I have quite specific and a bit weird problem and was hoping to get some ideas regarding how I might be able to fix it.

I have Cubase 10 in Windows 10 environment and Motu Ultralite mk 3 and all of these are basically working ok and stable most of the time. However, I've noticed that when working with Kontakt 6 instruments, there is a glitch that I can systematically repeat (and circumvent) but I have no idea what is causing it. Here is how it happens:

When I load certain new instruments to Kontakt 6 for example from Symphobia 4, when I try to play any sounds, they become "glitchy" and distorted, much in a same way that might happen with CPU overloads. Only way that I have found that resets this is closing Cubase 10 completely and restarting / reloading the project, after which all the loaded instruments work fine. But if I load a new instrument to Kontakt 6 from certain libraries, the same glitchy problem arises which requires a new restart.

The weird thing is, this glitchy situation is definitely not related to CPU. It happens with empty project with only one instrument. The fix is always the same - restart. No reset or any other thing is needed. 

Hence I am a bit at a loss regarding what is causing it. Is it somehow related to graphics card and certain libraries UI? Or audio card / ASIO? The weird thing also is that I haven't found any way within Cubase to fix this, only restarts seems to work.

Any ideas would be welcome as it is a bit frustrating to restart the DAW so often just because of this.
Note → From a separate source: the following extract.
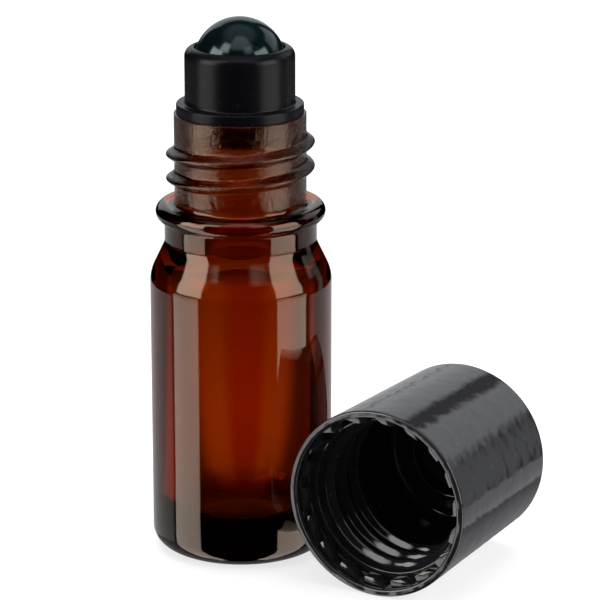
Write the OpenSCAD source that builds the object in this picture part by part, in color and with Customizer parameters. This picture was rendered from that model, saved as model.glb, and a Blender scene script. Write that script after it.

Luckily most of the libraries are working fine, but I'd love to use the ones that cause this as well.


----------



## Manuel Stumpf (Dec 28, 2019)

You can try and use the builtin internal audio of your mainboard (just to see if the situation is the same).
I know that internal audio most of the time is not convenient (latency, quality...), but testing helps isolating the problem.


----------



## Celestial Aeon (Dec 28, 2019)

Good idea, have to try! I am actually upgrading the audio interface to UA finally so I might also just try with it next week and see if that would fix it. Then it would probably relate to Motu drivers or Motu driver / graphics driver incompatibility or such.


----------



## Lindon (Jan 2, 2020)

Check the pre-load buffer size?


----------